# fahre am Freitag knackig - wer fährt mit ?



## Bergbulle (29. August 2001)

Hallo MTBler - 

ich fahre am Freitag , 17:30 Uhr ab Hohemark ca 30 km 
in der grünen Hölle Hochtaunus :

- Hohemark Single Trail Richtung Altkönig
- Steilabhang Richtung Fuchstanz
- Fuchstanz ein LIFT einstecken ( oder RedBull ? )
- Downhill Strecke hoch Richtung Feldberg
- Am Feldberg einen Capuchino schlürfen
- Downhill Fuchstanz
- Single Trail hoch Altkönig
- Single Trail Abfahrt Hohemark ( neue Strecke entdeckt ! )
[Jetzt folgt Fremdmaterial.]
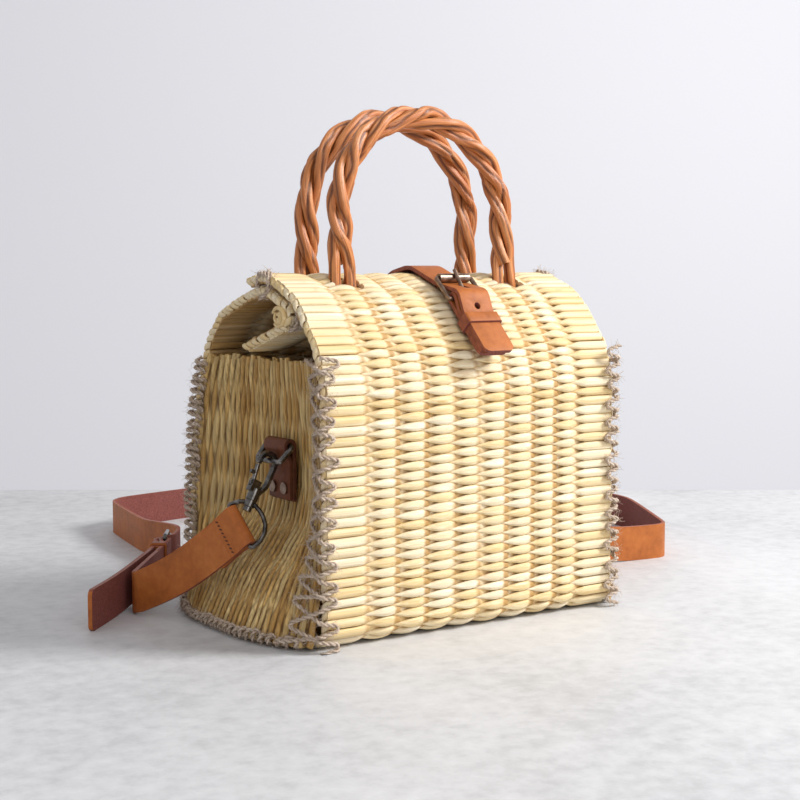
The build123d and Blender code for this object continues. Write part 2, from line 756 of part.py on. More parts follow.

Wer Lust hat, einfach durchklingeln : 0160 - 831 60 70

Gruss
Steffen


----------



## Lutz (29. August 2001)

Tja, normal würde ich die Gelgenheit nicht auslassen, nur muß ich am Freitag abend die "Klamotten" für unser Grillfest einkaufen und organisieren. 
Wenn Du willst, kannst Du aber am Samstag zu unserer Vereinsfeier kommen und mit uns ein wenig klönen und Fleisch rösten. Wie wäre es? Das mit dem Biken können wir evtl. nächste Woche mal machen, sofern ich nicht wieder Arbeit für zwei zu tun habe...
Also bis dann und Grüße,
Lutz


----------



## MTB-News.de




----------



## Bergbulle (30. August 2001)

OK - lass uns doch ´mal Dienstag festhalten - oder ?
So ab 17:30 Uhr Hohemark ?
Ich kann auch woanders hin fahren, z.b. Einstieg am Kronberger
Schwimmbad, von dort gibt´s nen schönen Single Trail
auf den Altkönig...


Steffen
DerohneHelmdenKopfindenBodensteckenwollte...


----------